Today I went downtown to see and support an old RISD colleague, Nicole Eisenman, as she spoke about her work at the Denver Art Museum. For me it was somewhat of a time traveling experience. I felt as if I were sitting in a crit room, only this time, instead of listening to her speak about a body of work built over a year of exploration and effort, Nicole spoke about bodies of work which spanned decades . It was great to catch up in the brief time we had before and especially after her presentation, and it was good to see her and her work and to talk about “pushing paint around on canvas to see what it can do”. Nicole’s work, however, moves well beyond that and offers a challenging and humorous peek, often through an art historical lens and definitely through the experience of a woman working with issues of feminine identity in New York, at our culture and times. Check out the DAM and recent works including Nicole’s at:
I came back to the studio ready to paint and reflect on the distance I’ve come, figuratively speaking, in my work since moving from New York.

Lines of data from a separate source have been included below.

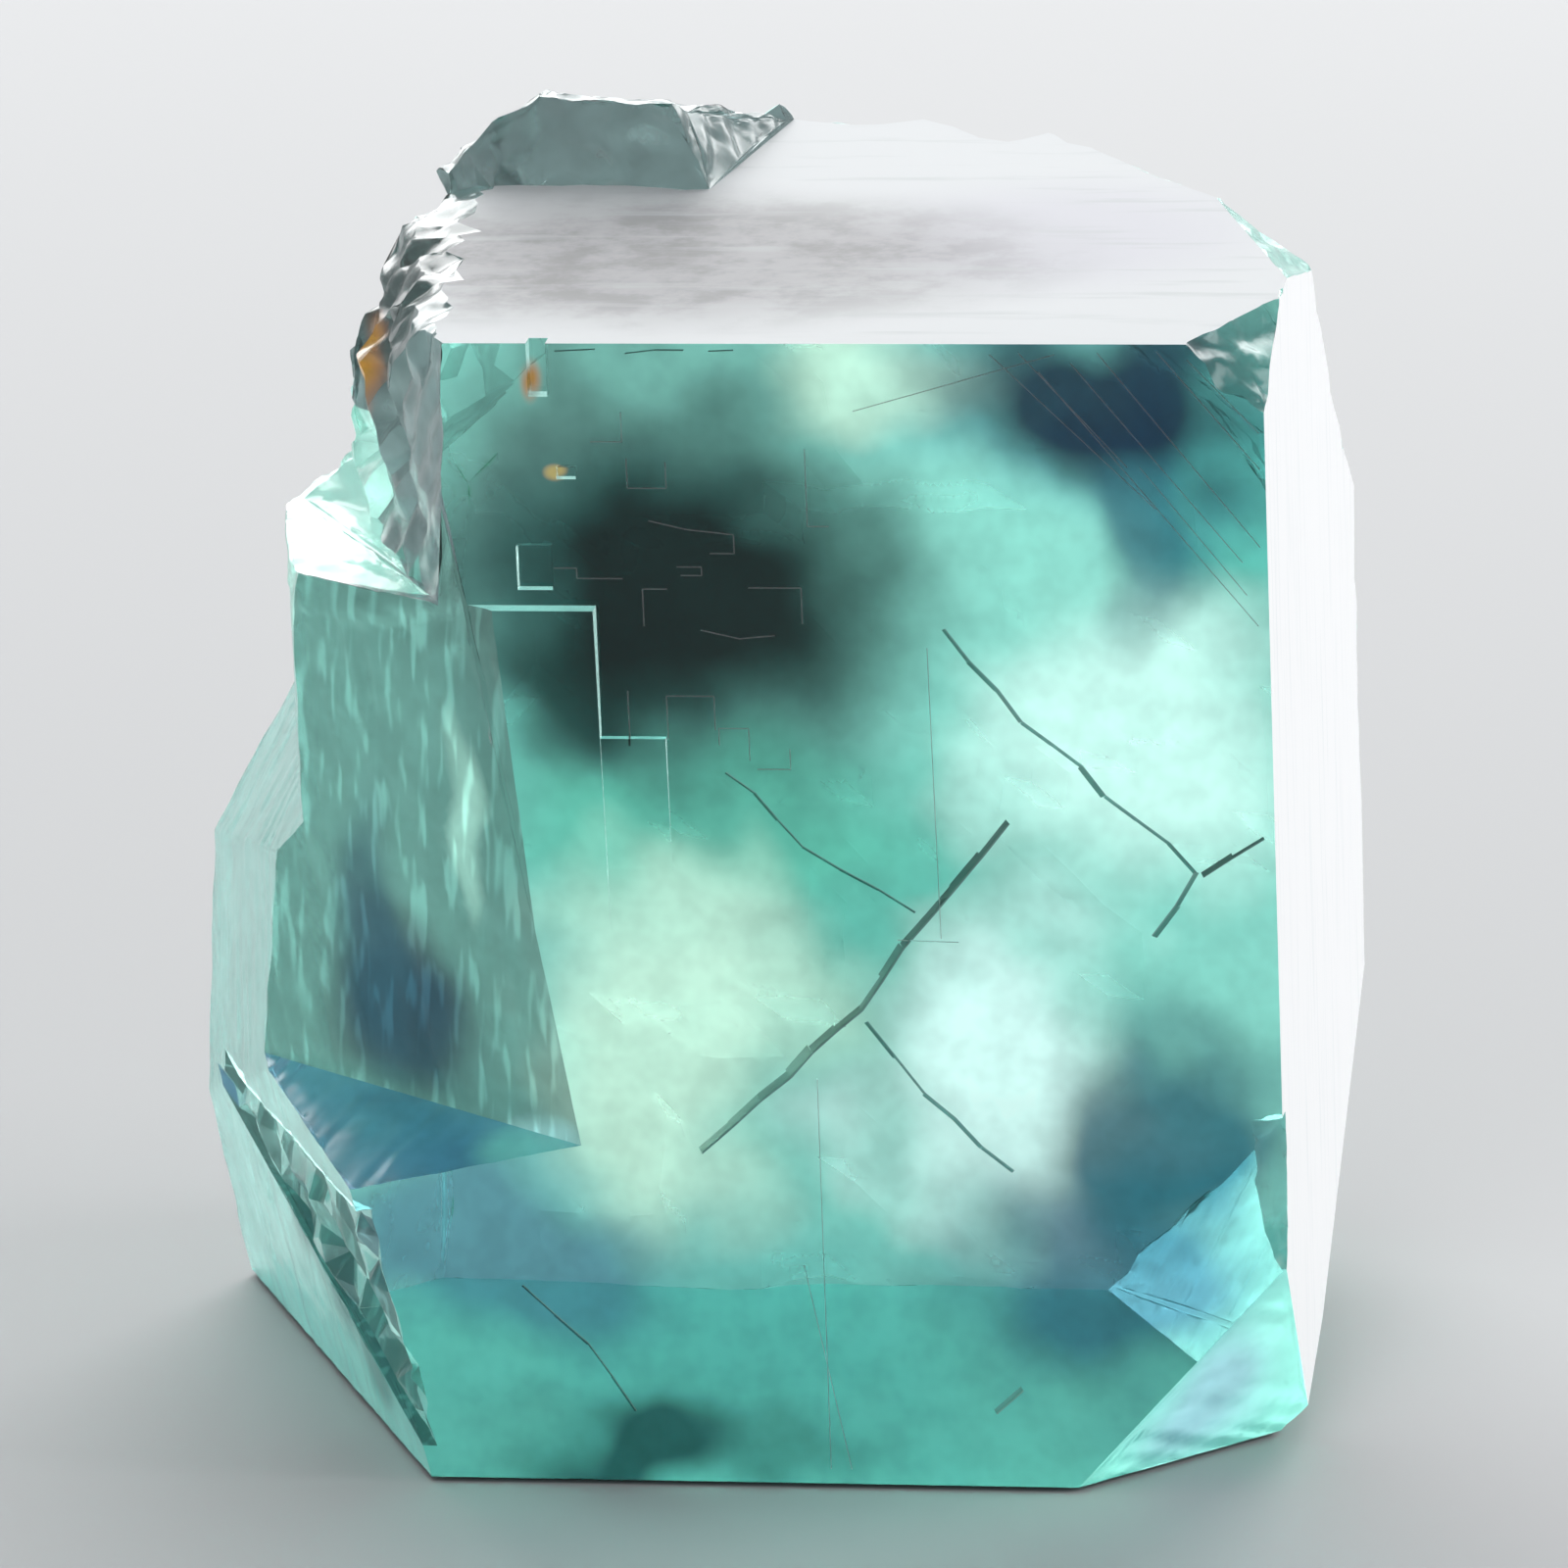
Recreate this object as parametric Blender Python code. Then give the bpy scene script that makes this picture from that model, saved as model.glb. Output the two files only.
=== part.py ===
"""A cleaved, partly broken cube of blue-green fluorite, standing on its underside.

Fluorite grows in cubes and splits along octahedral planes. Three cube faces are whole here: the
front (-Y), the top and the right (+X). Cleavage and fracture have taken the left side, the back and
several corners. The crystal grew as one piece, so it is one solid.

Lengths are in millimetres in the tables below and are scaled to metres as they are used.
"""

import math

import bmesh
import bpy
from mathutils import Matrix, Vector, noise

MM = 0.001

# The block that the crystal was before it was broken: its three whole faces and its outer limits
FRONT = -22.0
RIGHT = 31.2
TOP = 68.1
LEFT = -38.0
BACK = 27.5

# The step on the left where the upper part has broken back
SHOULDER_HEIGHT = 52.4
FRONT_FACE_LEFT = -15.2

# The octahedral plane behind the top right corner crosses the three cube directions at this sum
TOP_CORNER_SUM = 101.4

# Three points of the side below on the left, which leans out
LOWER_LEFT = ((-18.8, FRONT, 0), (-21.7, FRONT, 13.1), (-27.2, -5.6, 0))

# The broken mound that stands above the top face at its back left
MOUND_FRONT = 11.3
MOUND_LEFT = -24.0
MOUND_RIGHT = -4.0
MOUND_CREST = 4.6

# The growth plates run out into the front face, to this depth behind it
PLATE_SINK = 0.2

# The points of a broken surface are shaken off their grid by this share of its cell
SHAKE = 0.30
SHAKE_PATTERN = 11.3

# A tool is larger than anything that it cuts
TOOL_SIZE = 160.0
OVERLAP = 2.0

BODY_COLOUR = (0.33, 0.66, 0.62, 1.0)
BODY_ROUGHNESS = 0.12
FLUORITE_IOR = 1.434


def clear_scene():
    for old in list(bpy.data.objects):
        bpy.data.objects.remove(old, do_unlink=True)


def collection(name):
    made = bpy.data.collections.new(name)
    bpy.context.scene.collection.children.link(made)
    return made


def object_from(bm, name, home):
    """The bmesh as an object in the collection home, with its lengths turned to metres."""
    bmesh.ops.scale(bm, vec=(MM, MM, MM), verts=bm.verts)
    mesh = bpy.data.meshes.new(name)
    bm.to_mesh(mesh)
    bm.free()
    made = bpy.data.objects.new(name, mesh)
    home.objects.link(made)
    return made


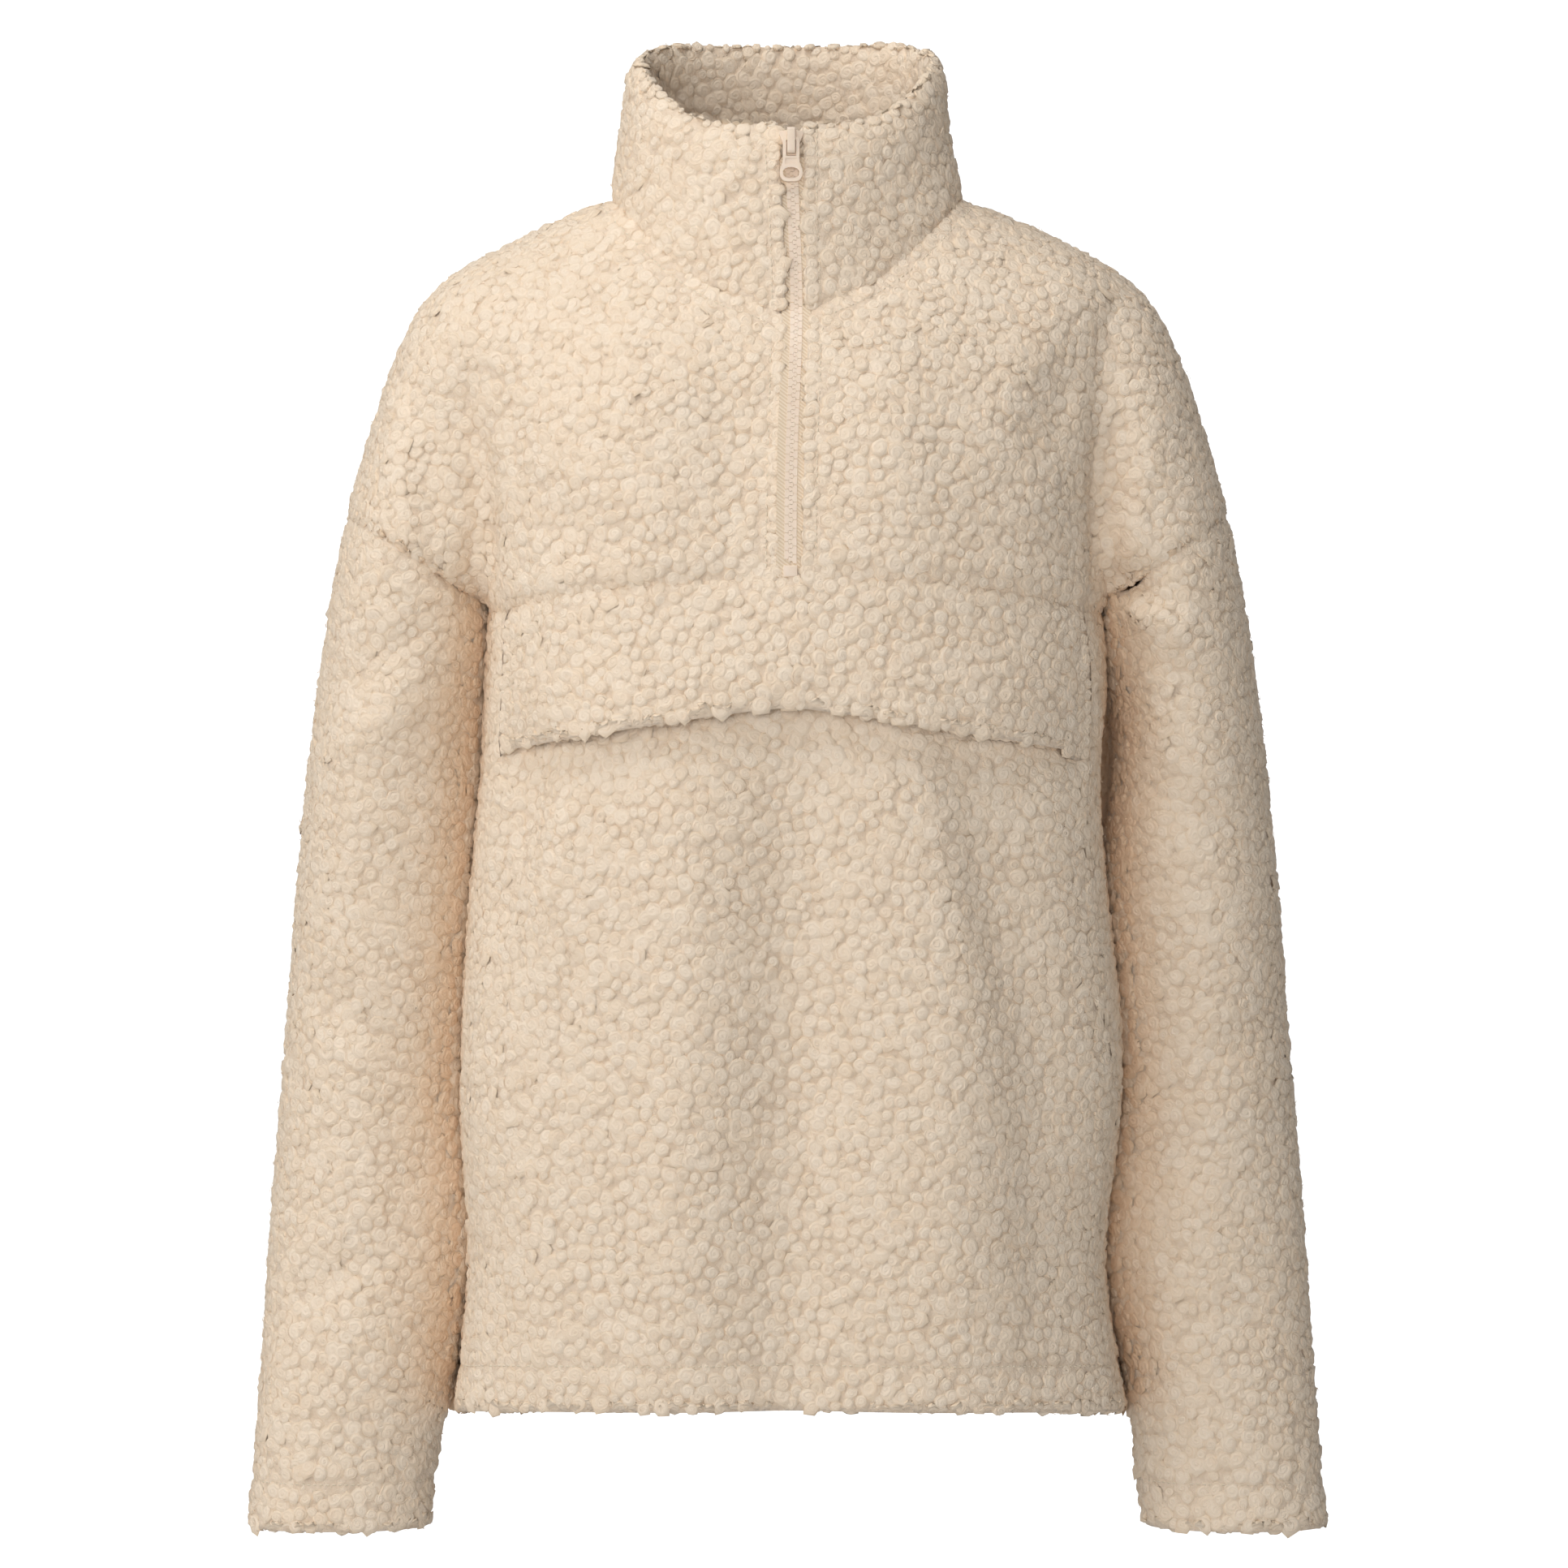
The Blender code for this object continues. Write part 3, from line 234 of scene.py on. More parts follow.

Since New York I’ve been creating paintings I want people to feel drawn or compelled to walk into, almost like an open stage set. One should feel engulfed. In this way, the viewer should, in essence, become the subject within the painting. These ‘places’ are first scenes my unconscious mind creates, both on a visceral level while painting, as well as in the hypnagogic state just before sleep. Though, I must submit that, as Nicole said today, “It is painting itself , isn’t it, which compels you to do it”.